* _PROBLEM_: Present each line of the entries below that holds the word "from".

======== DATA SUPPLIED ========

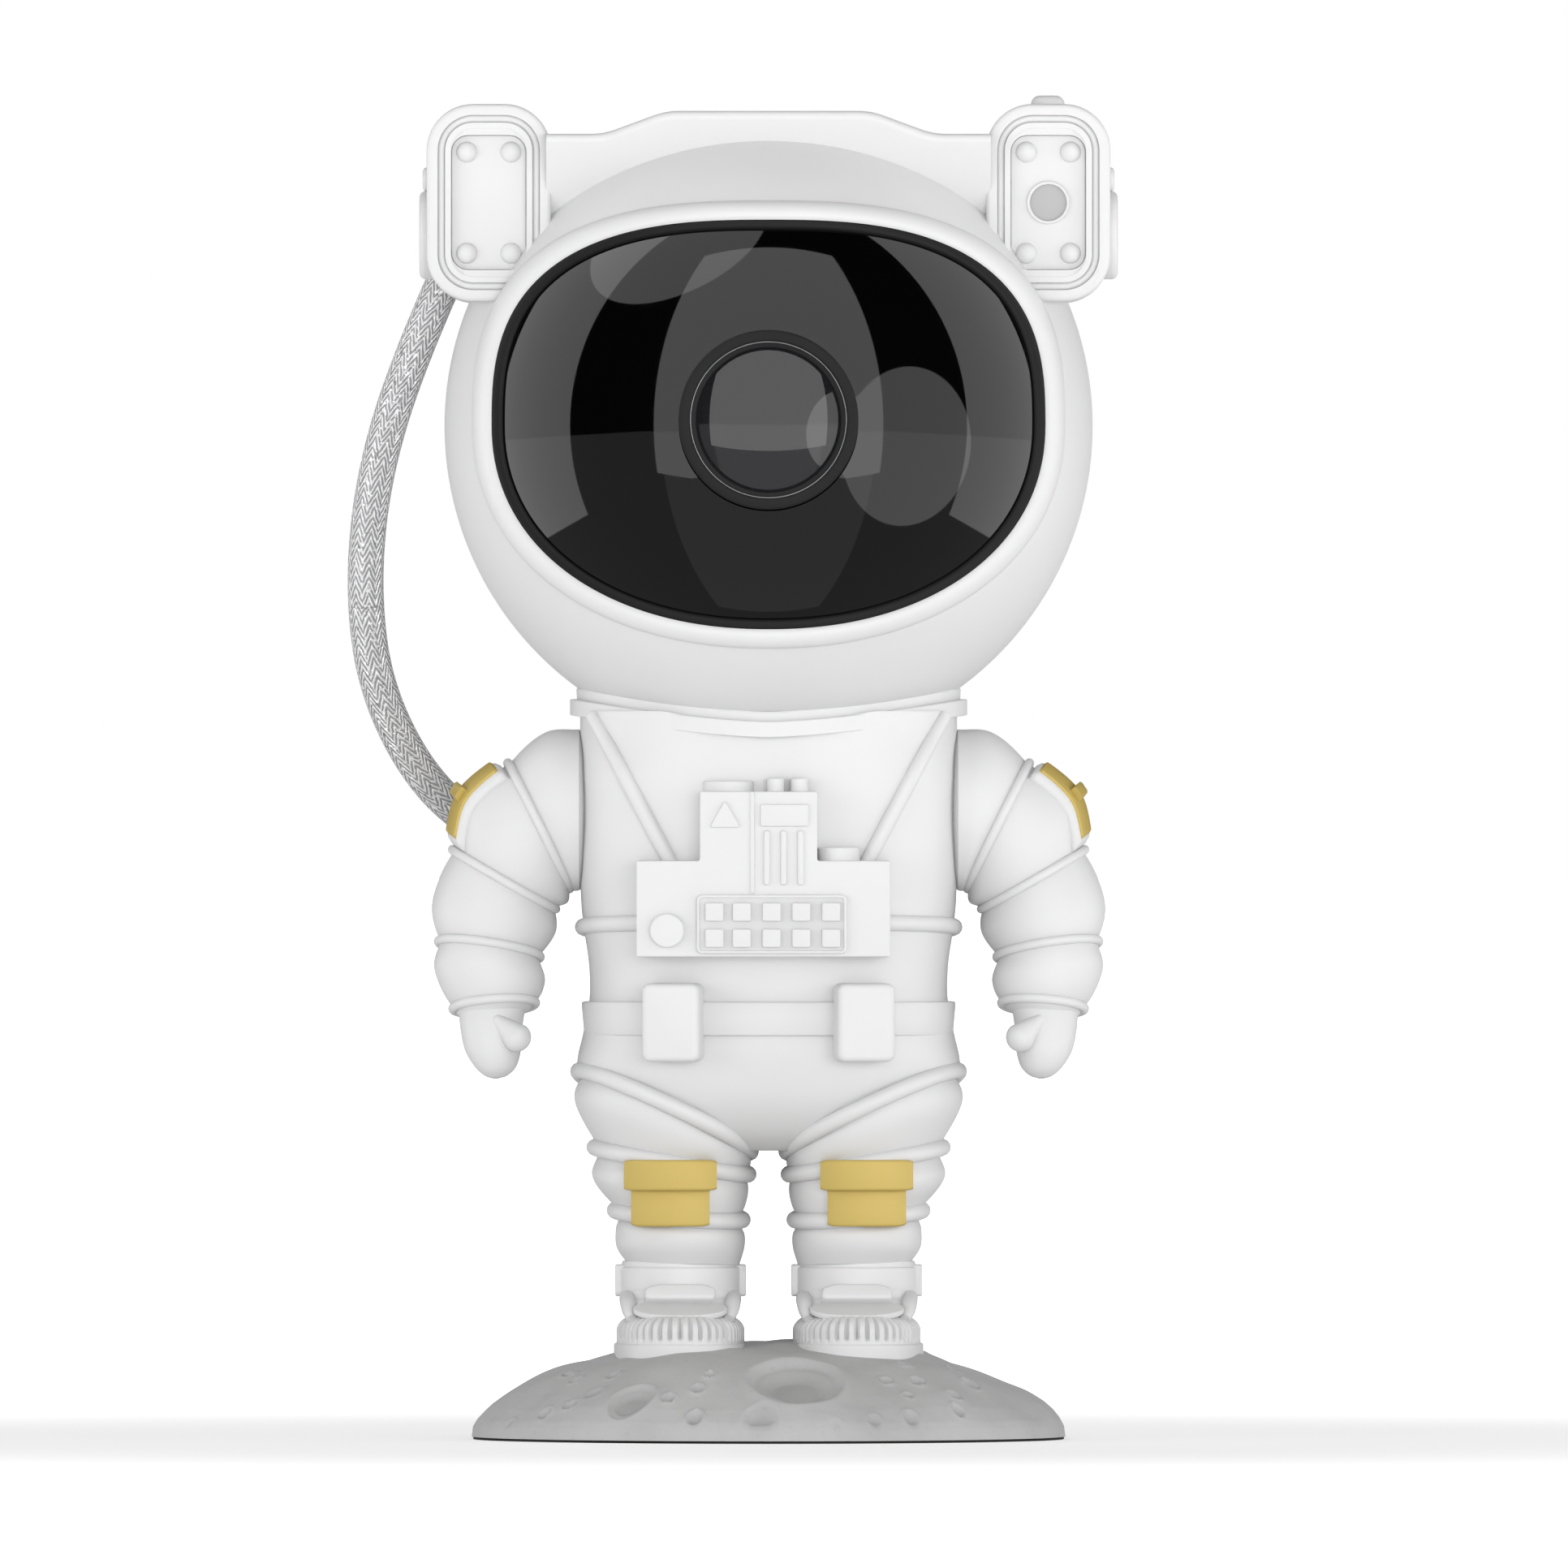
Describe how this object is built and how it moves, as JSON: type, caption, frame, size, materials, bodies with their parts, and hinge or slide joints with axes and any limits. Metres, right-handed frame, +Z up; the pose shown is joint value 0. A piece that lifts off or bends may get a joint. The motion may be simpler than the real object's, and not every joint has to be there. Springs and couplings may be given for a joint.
{
  "type": "planetarium projector",
  "caption": "Tabletop planetarium projector: a standing figure on a moon base whose round turning and nodding head holds the lens, motor and controls.",
  "frame": {"origin": "centre of the base on the surface it stands on", "axes": "+Z up, the figure and its lens face -Y, +X to the viewer's right"},
  "size_m": [0.1329, 0.1105, 0.2316],
  "materials": {
    "white_plastic": "satin moulded plastic",
    "moon_grey": "fine matt texture",
    "dark_plastic": "matt",
    "cast_iron": "rough cast",
    "screw_steel": "zinc plated",
    "black_rubber": "soft matt",
    "gold_trim": "satin metallic paint",
    "smoked_glass": "polished smoked acrylic",
    "lens_glass": "polished",
    "magnet_nickel": "nickel plated",
    "circuit_green": "solder mask",
    "aluminium": "bead blasted",
    "brass": "turned",
    "key_grey": "satin",
    "hose_braid": "silver braided sleeve"
  },
  "bodies": {
    "stand": {"moon_base_shell": "moon_grey", "base_plate": "dark_plastic", "ballast_weight": "cast_iron", "base_screws": "screw_steel", "rubber_pad": "black_rubber", "left_boot": "white_plastic", "right_boot": "white_plastic", "left_leg": "white_plastic", "right_leg": "white_plastic", "left_knee_patch": "gold_trim", "right_knee_patch": "gold_trim", "torso_front_shell": "white_plastic", "torso_back_shell": "white_plastic", "collar_ring": "white_plastic", "neck_post": "white_plastic", "belt": "white_plastic", "chest_panel": "white_plastic", "chest_keypad": "white_plastic", "backpack_shell": "white_plastic", "backpack_cover": "white_plastic", "torso_screws": "screw_steel", "hose": "hose_braid", "hose_lower_socket": "white_plastic"},
    "left_arm": {"left_arm": "white_plastic", "left_hand": "white_plastic", "left_shoulder_patch": "gold_trim", "left_arm_pivot": "dark_plastic"},
    "right_arm": {"right_arm": "white_plastic", "right_hand": "white_plastic", "right_shoulder_patch": "gold_trim", "right_arm_pivot": "dark_plastic"},
    "neck_swivel": {"swivel_cup": "white_plastic", "holding_magnet": "magnet_nickel"},
    "head": {"helmet_front_shell": "white_plastic", "helmet_rear_shell": "white_plastic", "headband": "white_plastic", "left_ear_pod": "white_plastic", "right_ear_pod": "white_plastic", "left_pod_plate": "white_plastic", "right_pod_plate": "white_plastic", "visor_rim": "white_plastic", "visor_gasket": "black_rubber", "visor_glass": "smoked_glass", "seat_plate": "screw_steel", "optics_chassis": "dark_plastic", "projection_lens": "lens_glass", "drive_motor": "screw_steel", "led_board": "aluminium", "laser_module": "brass", "control_board": "circuit_green", "control_panel": "white_plastic", "usb_socket": "screw_steel", "helmet_screws": "screw_steel", "hose_upper_socket": "white_plastic"},
    "nebula_rotor": {"nebula_disc": "lens_glass"},
    "pinion": {"motor_pinion": "white_plastic"},
    "power_button": {"power_button": "key_grey"},
    "nebula_button": {"nebula_button": "key_grey"},
    "star_button": {"star_button": "key_grey"},
    "pod_button": {"pod_button": "key_grey"}
  },
  "joints": [
    {"name": "head_turn", "type": "hinge", "parent": "stand", "child": "neck_swivel", "pos_m": [0, 0, 0.1747], "axis": [0, 0, 1], "range_deg": [-30, 30], "deforming": ["hose"]},
    {"name": "head_nod", "type": "hinge", "parent": "neck_swivel", "child": "head", "pos_m": [0, 0, 0.1747], "axis": [1, 0, 0], "range_deg": [-25, 15], "deforming": ["hose"]},
    {"name": "left_arm_swing", "type": "hinge", "parent": "stand", "child": "left_arm", "pos_m": [-0.0328, 0, 0.1085], "axis": [-1, 0, 0], "range_deg": [-10, 80]},
    {"name": "right_arm_swing", "type": "hinge", "parent": "stand", "child": "right_arm", "pos_m": [0.0328, 0, 0.1085], "axis": [-1, 0, 0], "range_deg": [-10, 80]},
    {"name": "nebula_spin", "type": "hinge", "parent": "head", "child": "nebula_rotor", "pos_m": [0, -0.0111, 0.1668], "axis": [0, 1, 0], "continuous": true},
    {"name": "pinion_spin", "type": "hinge", "parent": "head", "child": "pinion", "pos_m": [0, -0.0111, 0.1488], "axis": [0, 1, 0], "continuous": true},
    {"name": "power_press", "type": "slide", "parent": "head", "child": "power_button", "axis": [0, -1, 0], "range_m": [0, 0.0008], "stiffness_N_per_m": 400, "springref_m": -0.0008},
    {"name": "nebula_press", "type": "slide", "parent": "head", "child": "nebula_button", "axis": [0, -1, 0], "range_m": [0, 0.0008], "stiffness_N_per_m": 400, "springref_m": -0.0008},
    {"name": "star_press", "type": "slide", "parent": "head", "child": "star_button", "axis": [0, -1, 0], "range_m": [0, 0.0008], "stiffness_N_per_m": 400, "springref_m": -0.0008},
    {"name": "pod_button_press", "type": "slide", "parent": "head", "child": "pod_button", "axis": [0, 0, -1], "range_m": [0, 0.0008], "stiffness_N_per_m": 400, "springref_m": -0.0008}
  ],
  "couplings": [
    {"joint": "pinion_spin", "follows": "nebula_spin", "ratio": -4}
  ]
}
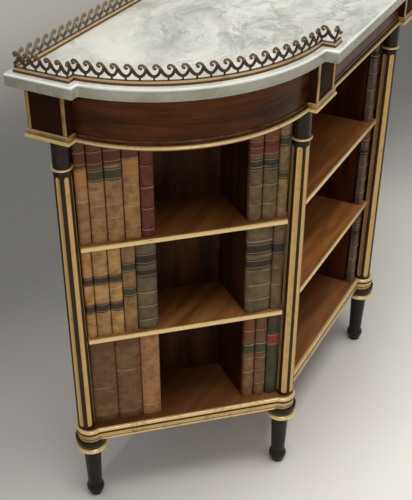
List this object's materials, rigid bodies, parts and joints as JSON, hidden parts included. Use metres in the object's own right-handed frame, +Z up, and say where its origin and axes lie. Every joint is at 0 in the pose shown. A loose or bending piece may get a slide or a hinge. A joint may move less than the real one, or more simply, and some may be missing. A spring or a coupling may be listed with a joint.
{
  "type": "side cabinet",
  "caption": "Marble-topped side cabinet: bowed ends, open shelves between turned columns, false book spines beside the niches and a pierced gallery.",
  "frame": {"origin": "on the floor, under the middle of the marble top", "axes": "+X to the cabinet's right as seen from behind its front, +Z up, the front faces -Y"},
  "size_m": [1.028, 0.381, 0.8875],
  "materials": {
    "marble": "polished",
    "bronze": "dark patina",
    "lacquered_brass": "satin",
    "gilt_brass": "satin, worn",
    "book_leather": "satin",
    "ebonised_wood": "polished",
    "rosewood": "polished",
    "carcass_wood": "matte",
    "mahogany": "polished"
  },
  "bodies": {
    "root": {"back_panel": "carcass_wood", "base_board": "mahogany", "base_moulding_front": "gilt_brass", "base_moulding_left": "gilt_brass", "base_moulding_right": "gilt_brass", "block_frame_front_left": "gilt_brass", "block_frame_front_right": "gilt_brass", "block_frame_rear_left": "gilt_brass", "block_frame_rear_right": "gilt_brass", "book_spines_bottom_left": "book_leather", "book_spines_bottom_right": "book_leather", "book_spines_middle_bay": "book_leather", "book_spines_middle_left": "book_leather", "book_spines_middle_right": "book_leather", "book_spines_top_left": "book_leather", "book_spines_top_right": "book_leather", "column_front_left": "ebonised_wood", "column_front_right": "ebonised_wood", "column_rear_left": "ebonised_wood", "column_rear_right": "ebonised_wood", "column_rings": "gilt_brass", "corner_block_front_left": "ebonised_wood", "corner_block_front_right": "ebonised_wood", "corner_block_rear_left": "ebonised_wood", "corner_block_rear_right": "ebonised_wood", "frieze_beads": "rosewood", "frieze_bow_left": "rosewood", "frieze_bow_right": "rosewood", "frieze_gilt_front": "gilt_brass", "frieze_gilt_left": "gilt_brass", "frieze_gilt_right": "gilt_brass", "frieze_rail_back": "carcass_wood", "frieze_rail_front": "rosewood", "gallery_moulding_back": "lacquered_brass", "gallery_moulding_left": "lacquered_brass", "gallery_moulding_right": "lacquered_brass", "gallery_scroll_back": "bronze", "gallery_scroll_left": "bronze", "gallery_scroll_right": "bronze", "leg_collars": "gilt_brass", "leg_front_left": "ebonised_wood", "leg_front_right": "ebonised_wood", "leg_rear_left": "ebonised_wood", "leg_rear_right": "ebonised_wood", "marble_top": "marble", "niche_back_left": "mahogany", "niche_back_right": "mahogany", "niche_linings_left": "mahogany", "niche_linings_right": "mahogany", "partition_left": "mahogany", "partition_right": "mahogany", "shelf_edges_lower": "gilt_brass", "shelf_edges_upper": "gilt_brass", "shelf_lower_left": "mahogany", "shelf_lower_middle": "mahogany", "shelf_lower_right": "mahogany", "shelf_upper_left": "mahogany", "shelf_upper_middle": "mahogany", "shelf_upper_right": "mahogany", "soffit_board": "carcass_wood"}
  },
  "joints": []
}
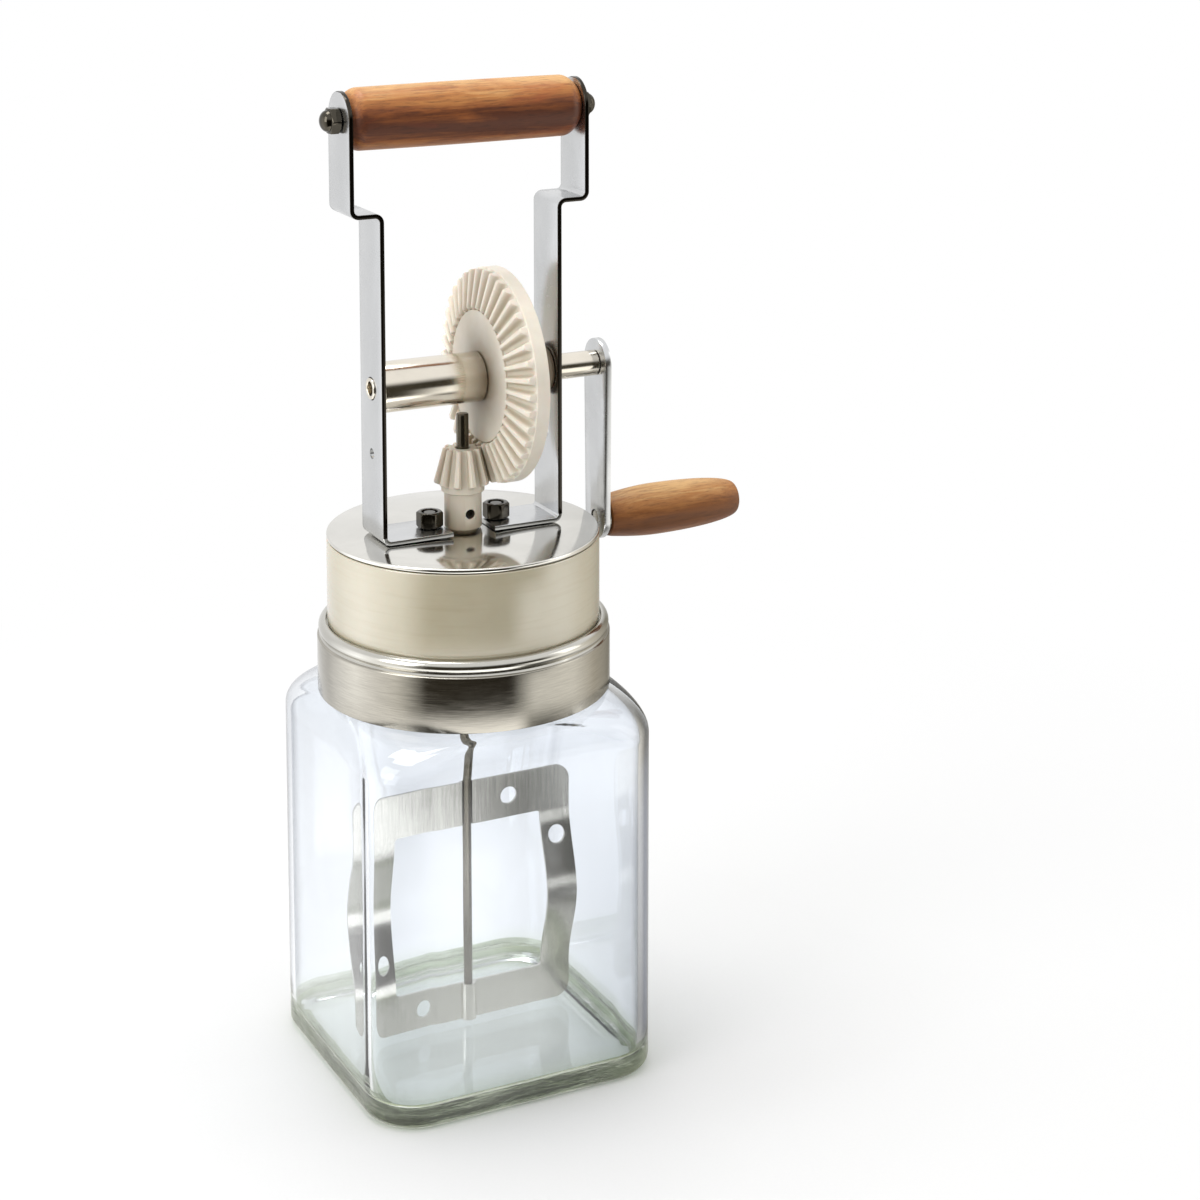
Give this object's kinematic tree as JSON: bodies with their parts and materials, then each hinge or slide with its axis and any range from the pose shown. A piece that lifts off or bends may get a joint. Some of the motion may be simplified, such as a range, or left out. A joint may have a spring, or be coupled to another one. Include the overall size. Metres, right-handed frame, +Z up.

========

* _SOLUTION TO THIS TASK_:
  "frame": {"origin": "on the floor, under the middle of the marble top", "axes": "+X to the cabinet's right as seen from behind its front, +Z up, the front faces -Y"},
Give this object's kinematic tree as JSON: bodies with their parts and materials, then each hinge or slide with its axis and any range from the pose shown. A piece that lifts off or bends may get a joint. Some of the motion may be simplified, such as a range, or left out. A joint may have a spring, or be coupled to another one. Include the overall size. Metres, right-handed frame, +Z up.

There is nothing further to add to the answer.